Uh huh. Can you imagine a 95-year-old Ph.D. in English getting hired to teach roomsful of fractious 19-year-olds?
How much will I need to cover my bills if and when I can’t teach anymore?
Lovely. I will need over 5% of savings to live like an ascetic. And I hate living like this.
Having seen what happened to an acquaintance when she ran out of money at the end of her lifetime, however, I can assure you that I do not want to draw down more than 4% of retirement savings! Better you should shoot yourself than go through what that woman did—and she had friends running interference with the horror show for her. If you were all alone, like, say, me…you truly would be better off dead than old.
Most Americans would be better off dead than old, IMHO. That’s the nature of our society.
Oh well. Moving on.
So, suppose I cut the proposed pay increase from $500 a month to $250 a month? Then how much would I have to draw down?

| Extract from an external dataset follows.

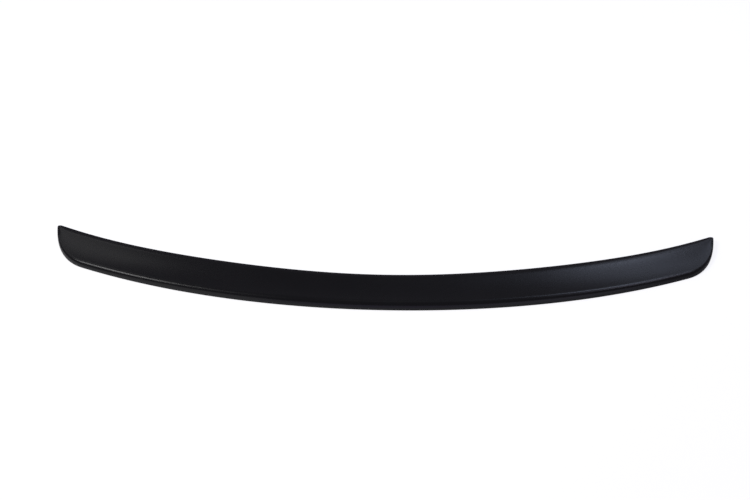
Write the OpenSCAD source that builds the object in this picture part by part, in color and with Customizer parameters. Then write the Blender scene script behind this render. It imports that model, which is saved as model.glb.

Okay. I could increase the monthly budget by about $250 if I continue to teach 3 +3 +1 and draw a little over 3% from savings. That’s more reasonable. But…what happens when I can’t teach anymore????
Wow! To get by with just $250 added to my present “income” from savings after I can no longer teach, I will have to draw down almost 6 percent from my savings.
That’s assuming a 20% tax rate, which is about what I’m paying right now. I ran the figures at 15%; that made almost no difference in the amount I would have to draw down to survive. It’s sure unlikely taxes will ever go down. And you can be sure expenses will never go down. Matter of fact, that 6 percent drawdown does not account for inflation.
We’ve seen the vagaries of the economy: what goes up must come down. I lost $200,000 in the crash of the Bush economy. It’s pretty well come back over the past four years—only because ever since I was laid off I’ve struggled to avoid drawing money from investments. But all it will take is one more (inevitable) market drop, and the amount I’ll need to take out of savings will be one hell of a lot more than 5.7 percent.
I’m screwed. Unless I die soon, screwed.